(A block of data)
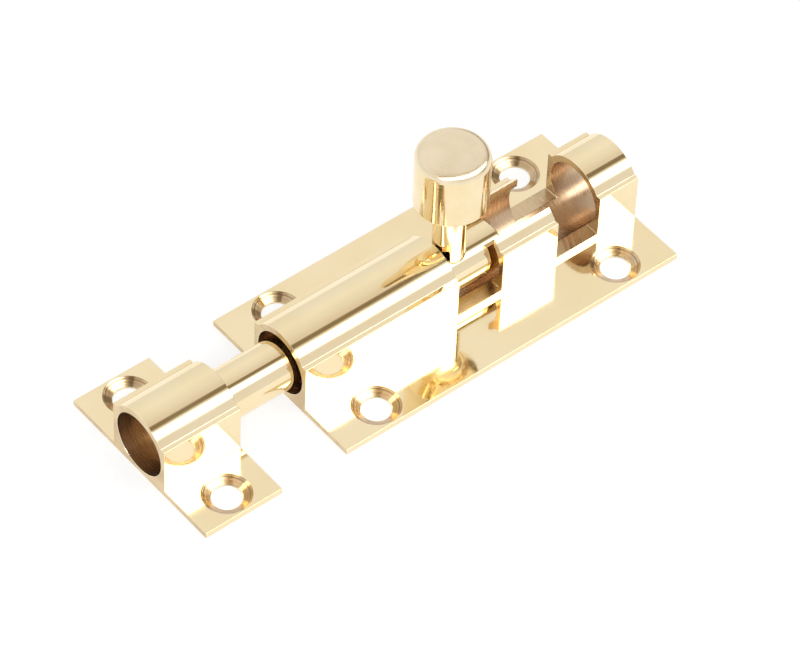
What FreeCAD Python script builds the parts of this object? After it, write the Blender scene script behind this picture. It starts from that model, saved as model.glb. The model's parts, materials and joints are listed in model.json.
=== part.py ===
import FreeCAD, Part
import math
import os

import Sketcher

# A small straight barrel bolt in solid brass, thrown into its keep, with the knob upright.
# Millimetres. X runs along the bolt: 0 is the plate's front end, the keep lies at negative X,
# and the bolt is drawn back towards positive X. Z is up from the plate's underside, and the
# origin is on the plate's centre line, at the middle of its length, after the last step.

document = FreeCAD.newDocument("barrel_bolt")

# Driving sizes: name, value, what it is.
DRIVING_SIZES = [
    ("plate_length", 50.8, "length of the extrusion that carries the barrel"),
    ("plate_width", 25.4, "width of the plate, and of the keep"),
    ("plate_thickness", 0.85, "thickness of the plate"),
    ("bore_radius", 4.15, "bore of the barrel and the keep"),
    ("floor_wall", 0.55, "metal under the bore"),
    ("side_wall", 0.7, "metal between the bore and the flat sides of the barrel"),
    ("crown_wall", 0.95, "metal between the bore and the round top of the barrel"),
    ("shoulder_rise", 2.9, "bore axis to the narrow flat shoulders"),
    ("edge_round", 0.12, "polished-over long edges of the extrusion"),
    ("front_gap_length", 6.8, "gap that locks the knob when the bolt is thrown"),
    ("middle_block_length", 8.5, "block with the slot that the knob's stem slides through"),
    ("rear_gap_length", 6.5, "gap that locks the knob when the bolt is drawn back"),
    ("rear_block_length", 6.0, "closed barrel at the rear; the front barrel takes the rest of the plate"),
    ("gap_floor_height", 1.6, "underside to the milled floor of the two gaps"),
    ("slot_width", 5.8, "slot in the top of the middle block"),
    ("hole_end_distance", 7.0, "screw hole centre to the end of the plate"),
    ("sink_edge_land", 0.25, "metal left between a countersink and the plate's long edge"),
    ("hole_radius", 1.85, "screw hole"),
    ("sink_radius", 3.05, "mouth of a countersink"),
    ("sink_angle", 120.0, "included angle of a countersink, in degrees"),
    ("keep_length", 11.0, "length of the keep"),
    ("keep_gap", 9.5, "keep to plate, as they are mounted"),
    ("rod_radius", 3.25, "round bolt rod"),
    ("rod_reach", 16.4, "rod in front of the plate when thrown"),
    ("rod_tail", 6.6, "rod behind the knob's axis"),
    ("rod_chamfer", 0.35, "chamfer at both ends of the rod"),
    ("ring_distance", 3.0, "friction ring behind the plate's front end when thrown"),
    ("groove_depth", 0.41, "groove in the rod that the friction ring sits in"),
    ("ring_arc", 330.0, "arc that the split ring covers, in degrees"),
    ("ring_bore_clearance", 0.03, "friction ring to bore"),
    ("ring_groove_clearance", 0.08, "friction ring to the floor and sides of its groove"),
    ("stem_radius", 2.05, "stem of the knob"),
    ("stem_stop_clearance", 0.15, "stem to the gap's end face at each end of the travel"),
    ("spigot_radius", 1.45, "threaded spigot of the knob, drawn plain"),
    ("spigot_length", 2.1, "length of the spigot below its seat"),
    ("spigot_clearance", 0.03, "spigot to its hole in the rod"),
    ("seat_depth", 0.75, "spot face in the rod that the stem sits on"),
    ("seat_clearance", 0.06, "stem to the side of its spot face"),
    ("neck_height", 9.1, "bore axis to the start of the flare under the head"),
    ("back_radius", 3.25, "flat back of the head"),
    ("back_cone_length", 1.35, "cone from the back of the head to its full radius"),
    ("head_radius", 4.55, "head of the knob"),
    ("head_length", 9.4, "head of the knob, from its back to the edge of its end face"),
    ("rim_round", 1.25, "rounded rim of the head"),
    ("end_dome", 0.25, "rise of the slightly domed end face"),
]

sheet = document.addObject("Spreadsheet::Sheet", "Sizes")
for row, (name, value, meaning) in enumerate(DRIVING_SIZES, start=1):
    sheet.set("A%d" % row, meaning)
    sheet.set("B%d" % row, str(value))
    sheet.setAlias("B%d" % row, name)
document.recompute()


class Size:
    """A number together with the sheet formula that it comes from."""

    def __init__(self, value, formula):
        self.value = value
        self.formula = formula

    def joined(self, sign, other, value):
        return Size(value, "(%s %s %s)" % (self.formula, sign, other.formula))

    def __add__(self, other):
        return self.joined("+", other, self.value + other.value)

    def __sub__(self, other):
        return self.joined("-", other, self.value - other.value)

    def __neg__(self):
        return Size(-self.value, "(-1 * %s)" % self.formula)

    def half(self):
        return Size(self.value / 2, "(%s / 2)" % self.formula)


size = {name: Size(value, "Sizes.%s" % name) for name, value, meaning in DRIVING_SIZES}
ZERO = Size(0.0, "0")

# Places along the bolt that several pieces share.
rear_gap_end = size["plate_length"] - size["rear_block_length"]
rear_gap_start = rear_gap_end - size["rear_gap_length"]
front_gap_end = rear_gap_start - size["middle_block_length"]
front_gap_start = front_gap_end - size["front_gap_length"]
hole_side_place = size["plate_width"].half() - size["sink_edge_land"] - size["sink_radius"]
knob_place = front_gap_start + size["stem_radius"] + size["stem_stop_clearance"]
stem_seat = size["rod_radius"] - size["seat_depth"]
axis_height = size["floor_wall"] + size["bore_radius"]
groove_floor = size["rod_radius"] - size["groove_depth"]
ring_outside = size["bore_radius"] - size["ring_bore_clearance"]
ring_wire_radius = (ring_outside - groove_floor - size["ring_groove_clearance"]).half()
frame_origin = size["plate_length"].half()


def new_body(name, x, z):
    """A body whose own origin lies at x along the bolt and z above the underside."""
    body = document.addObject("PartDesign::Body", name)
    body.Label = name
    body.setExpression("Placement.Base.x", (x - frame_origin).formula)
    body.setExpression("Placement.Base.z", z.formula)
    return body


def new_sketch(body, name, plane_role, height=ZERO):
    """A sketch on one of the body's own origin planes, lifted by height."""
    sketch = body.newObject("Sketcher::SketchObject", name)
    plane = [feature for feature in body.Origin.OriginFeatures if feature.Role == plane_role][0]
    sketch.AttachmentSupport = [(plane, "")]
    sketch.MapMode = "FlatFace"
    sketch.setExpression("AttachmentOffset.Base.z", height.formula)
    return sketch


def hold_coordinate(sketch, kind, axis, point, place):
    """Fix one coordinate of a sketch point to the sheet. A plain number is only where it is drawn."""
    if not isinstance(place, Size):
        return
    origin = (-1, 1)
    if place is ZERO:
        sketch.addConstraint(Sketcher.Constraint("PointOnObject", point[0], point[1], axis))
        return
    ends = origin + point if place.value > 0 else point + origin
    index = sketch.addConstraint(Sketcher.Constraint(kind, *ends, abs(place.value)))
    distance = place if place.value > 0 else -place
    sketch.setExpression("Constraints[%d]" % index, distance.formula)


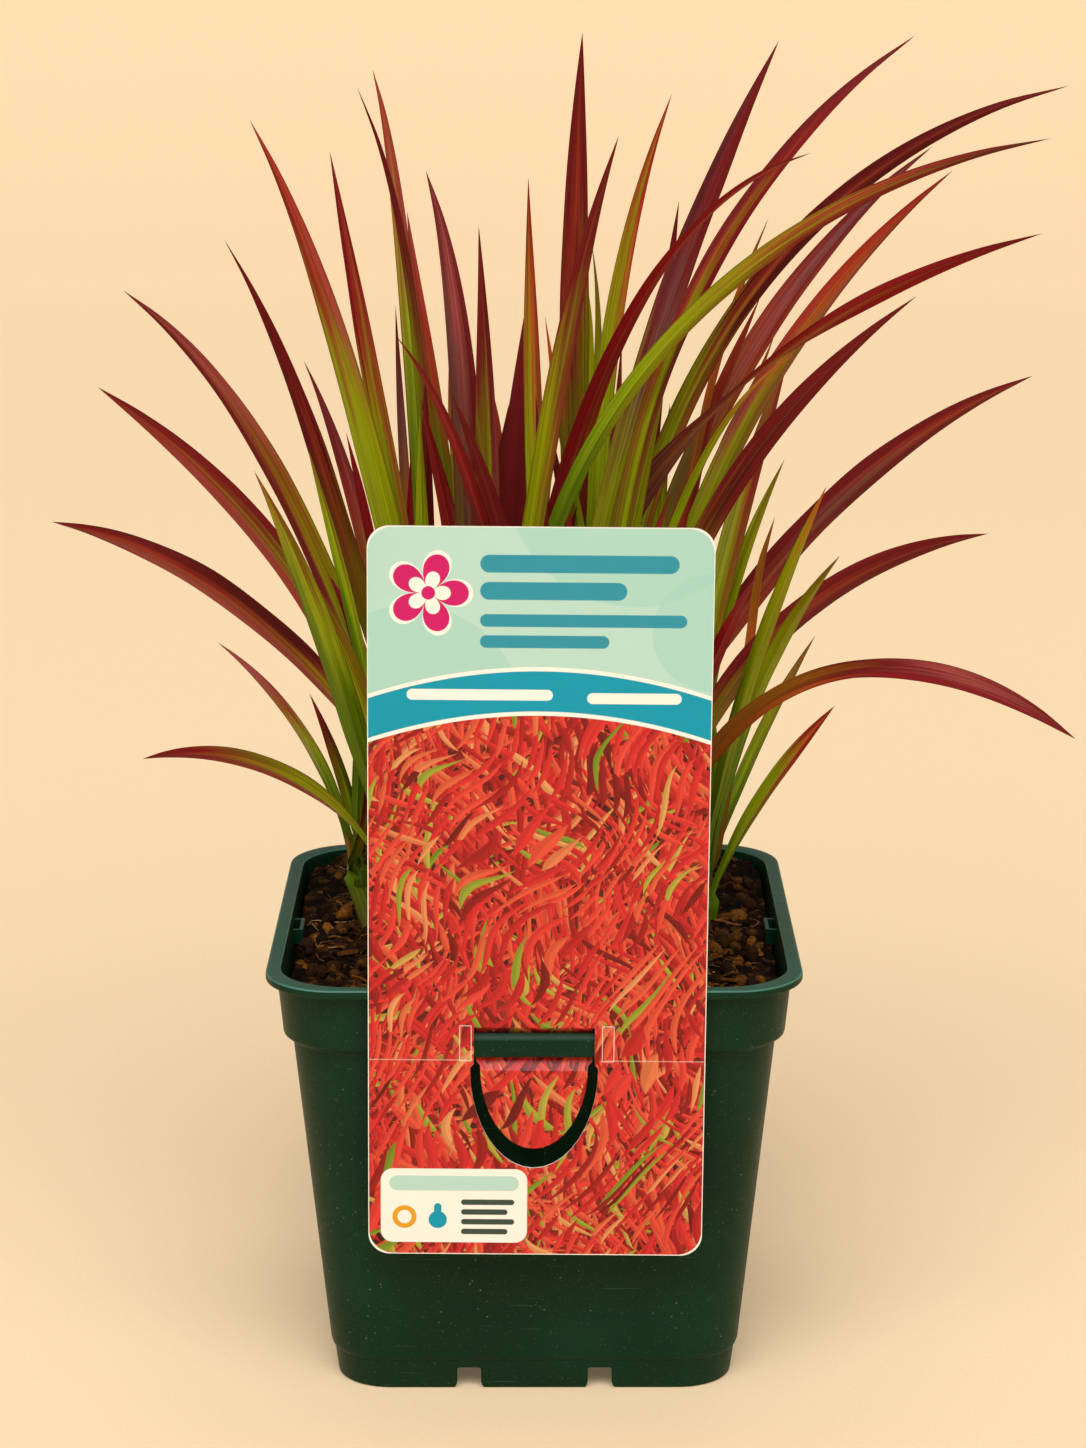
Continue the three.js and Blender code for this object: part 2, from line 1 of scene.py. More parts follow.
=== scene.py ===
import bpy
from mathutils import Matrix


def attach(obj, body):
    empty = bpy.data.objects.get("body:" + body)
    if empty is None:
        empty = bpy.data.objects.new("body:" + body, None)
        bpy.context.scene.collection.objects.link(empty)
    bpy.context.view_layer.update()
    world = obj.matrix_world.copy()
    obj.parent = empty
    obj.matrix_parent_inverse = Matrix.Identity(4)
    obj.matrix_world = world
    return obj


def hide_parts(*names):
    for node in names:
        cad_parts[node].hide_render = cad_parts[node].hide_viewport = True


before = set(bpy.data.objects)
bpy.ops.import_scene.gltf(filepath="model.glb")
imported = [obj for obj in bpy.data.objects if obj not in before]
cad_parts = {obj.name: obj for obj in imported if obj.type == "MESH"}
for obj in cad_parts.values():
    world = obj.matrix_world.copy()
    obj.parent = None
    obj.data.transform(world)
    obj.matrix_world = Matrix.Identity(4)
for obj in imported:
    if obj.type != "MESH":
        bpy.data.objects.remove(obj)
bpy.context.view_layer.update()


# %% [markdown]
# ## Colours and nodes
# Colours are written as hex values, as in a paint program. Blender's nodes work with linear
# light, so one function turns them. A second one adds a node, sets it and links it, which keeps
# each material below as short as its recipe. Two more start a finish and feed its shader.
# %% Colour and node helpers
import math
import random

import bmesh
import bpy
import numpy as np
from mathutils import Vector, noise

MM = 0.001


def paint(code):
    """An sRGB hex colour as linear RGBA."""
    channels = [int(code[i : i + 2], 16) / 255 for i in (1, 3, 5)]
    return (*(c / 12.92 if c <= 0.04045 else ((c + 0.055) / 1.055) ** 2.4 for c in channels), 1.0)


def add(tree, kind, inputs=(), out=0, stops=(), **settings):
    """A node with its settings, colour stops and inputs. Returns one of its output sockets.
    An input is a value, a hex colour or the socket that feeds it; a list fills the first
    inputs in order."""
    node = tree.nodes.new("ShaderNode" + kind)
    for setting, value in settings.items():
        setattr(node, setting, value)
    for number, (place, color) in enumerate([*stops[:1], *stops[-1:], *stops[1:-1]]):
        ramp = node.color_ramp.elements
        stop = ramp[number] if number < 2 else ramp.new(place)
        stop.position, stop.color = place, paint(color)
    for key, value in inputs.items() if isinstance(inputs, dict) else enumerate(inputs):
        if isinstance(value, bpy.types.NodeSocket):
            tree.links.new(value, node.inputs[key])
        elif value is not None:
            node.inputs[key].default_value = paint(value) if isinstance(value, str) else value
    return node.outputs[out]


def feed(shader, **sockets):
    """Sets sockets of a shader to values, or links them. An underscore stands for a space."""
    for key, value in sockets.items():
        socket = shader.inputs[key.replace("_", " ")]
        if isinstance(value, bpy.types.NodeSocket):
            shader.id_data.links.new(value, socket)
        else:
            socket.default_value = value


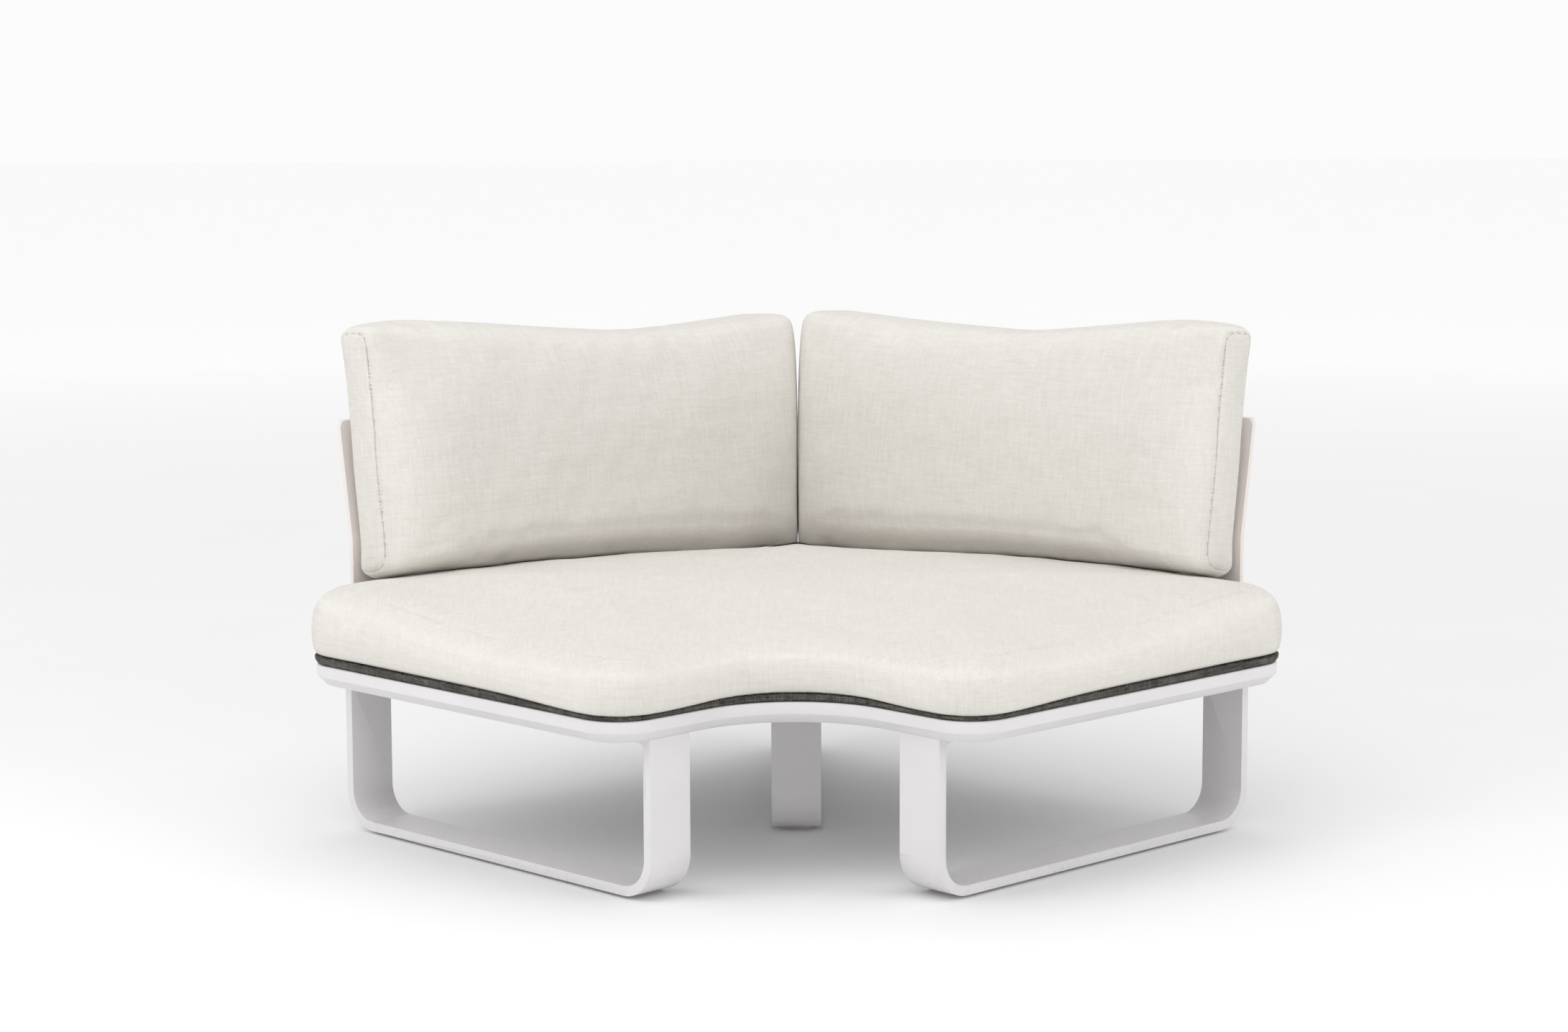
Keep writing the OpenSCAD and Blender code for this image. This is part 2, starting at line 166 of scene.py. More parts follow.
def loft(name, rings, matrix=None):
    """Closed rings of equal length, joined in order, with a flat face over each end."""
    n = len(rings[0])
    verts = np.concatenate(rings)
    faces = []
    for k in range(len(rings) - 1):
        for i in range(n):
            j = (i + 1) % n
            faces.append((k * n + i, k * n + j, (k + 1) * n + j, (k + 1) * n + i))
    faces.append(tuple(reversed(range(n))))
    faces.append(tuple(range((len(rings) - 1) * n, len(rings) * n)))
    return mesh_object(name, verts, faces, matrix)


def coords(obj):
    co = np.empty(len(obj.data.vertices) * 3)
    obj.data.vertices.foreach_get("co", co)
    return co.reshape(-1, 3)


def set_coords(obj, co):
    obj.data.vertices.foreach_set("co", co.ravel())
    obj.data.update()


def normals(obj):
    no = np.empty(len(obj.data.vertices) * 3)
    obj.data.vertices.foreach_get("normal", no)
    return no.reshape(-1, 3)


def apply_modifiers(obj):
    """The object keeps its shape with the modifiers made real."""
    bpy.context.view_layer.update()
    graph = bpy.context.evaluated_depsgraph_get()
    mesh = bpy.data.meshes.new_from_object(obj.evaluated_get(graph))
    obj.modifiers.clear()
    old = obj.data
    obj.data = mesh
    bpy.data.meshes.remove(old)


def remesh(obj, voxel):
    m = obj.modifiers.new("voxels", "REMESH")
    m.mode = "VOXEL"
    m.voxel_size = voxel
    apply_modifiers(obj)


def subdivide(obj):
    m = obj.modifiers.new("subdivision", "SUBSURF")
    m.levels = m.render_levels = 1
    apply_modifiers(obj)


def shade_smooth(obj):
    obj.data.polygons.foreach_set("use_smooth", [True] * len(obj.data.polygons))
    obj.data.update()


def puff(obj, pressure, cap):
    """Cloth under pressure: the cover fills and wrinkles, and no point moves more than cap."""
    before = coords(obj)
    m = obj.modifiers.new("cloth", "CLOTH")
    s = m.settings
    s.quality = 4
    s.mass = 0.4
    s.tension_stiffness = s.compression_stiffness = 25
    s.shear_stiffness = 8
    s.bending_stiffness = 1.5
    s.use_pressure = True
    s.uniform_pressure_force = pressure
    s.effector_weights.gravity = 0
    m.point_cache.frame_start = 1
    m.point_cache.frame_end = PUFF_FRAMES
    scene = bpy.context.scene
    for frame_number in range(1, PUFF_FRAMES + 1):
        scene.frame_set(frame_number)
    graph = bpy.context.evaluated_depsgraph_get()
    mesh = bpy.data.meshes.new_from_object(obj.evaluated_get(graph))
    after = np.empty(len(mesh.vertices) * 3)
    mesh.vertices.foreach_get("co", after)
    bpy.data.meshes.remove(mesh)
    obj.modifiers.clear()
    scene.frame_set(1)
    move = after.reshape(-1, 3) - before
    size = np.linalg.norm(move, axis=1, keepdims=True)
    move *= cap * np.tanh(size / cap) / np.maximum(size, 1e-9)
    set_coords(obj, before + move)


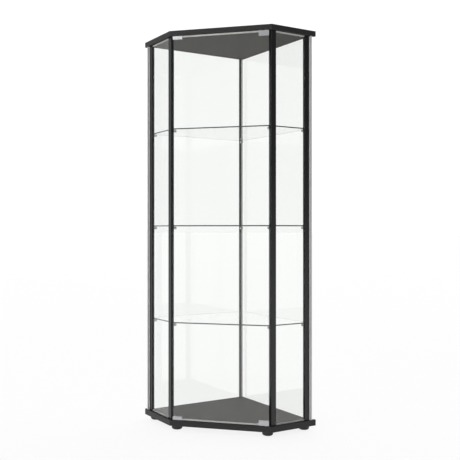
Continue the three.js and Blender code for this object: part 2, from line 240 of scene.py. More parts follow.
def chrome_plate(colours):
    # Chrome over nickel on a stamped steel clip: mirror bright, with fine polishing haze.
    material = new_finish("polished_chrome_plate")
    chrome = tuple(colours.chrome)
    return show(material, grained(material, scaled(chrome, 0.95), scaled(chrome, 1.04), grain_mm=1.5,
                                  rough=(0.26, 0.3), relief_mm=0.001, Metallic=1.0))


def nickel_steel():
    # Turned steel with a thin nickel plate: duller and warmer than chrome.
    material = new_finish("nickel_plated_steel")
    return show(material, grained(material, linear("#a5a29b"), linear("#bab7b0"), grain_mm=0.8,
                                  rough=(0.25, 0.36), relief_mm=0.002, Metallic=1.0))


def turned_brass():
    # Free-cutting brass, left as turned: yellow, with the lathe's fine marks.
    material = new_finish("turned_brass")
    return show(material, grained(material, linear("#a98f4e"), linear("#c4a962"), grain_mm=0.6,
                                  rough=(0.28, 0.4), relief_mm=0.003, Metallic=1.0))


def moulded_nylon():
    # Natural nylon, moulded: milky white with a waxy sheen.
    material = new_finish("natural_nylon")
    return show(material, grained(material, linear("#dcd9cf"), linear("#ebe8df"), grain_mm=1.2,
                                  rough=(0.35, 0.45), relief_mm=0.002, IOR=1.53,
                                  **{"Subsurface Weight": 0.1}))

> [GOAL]
In the records above, locate every line with the string "Identity" and copy it.

> [ANSWER FOR THE TASK]
    obj.matrix_parent_inverse = Matrix.Identity(4)
    obj.matrix_world = Matrix.Identity(4)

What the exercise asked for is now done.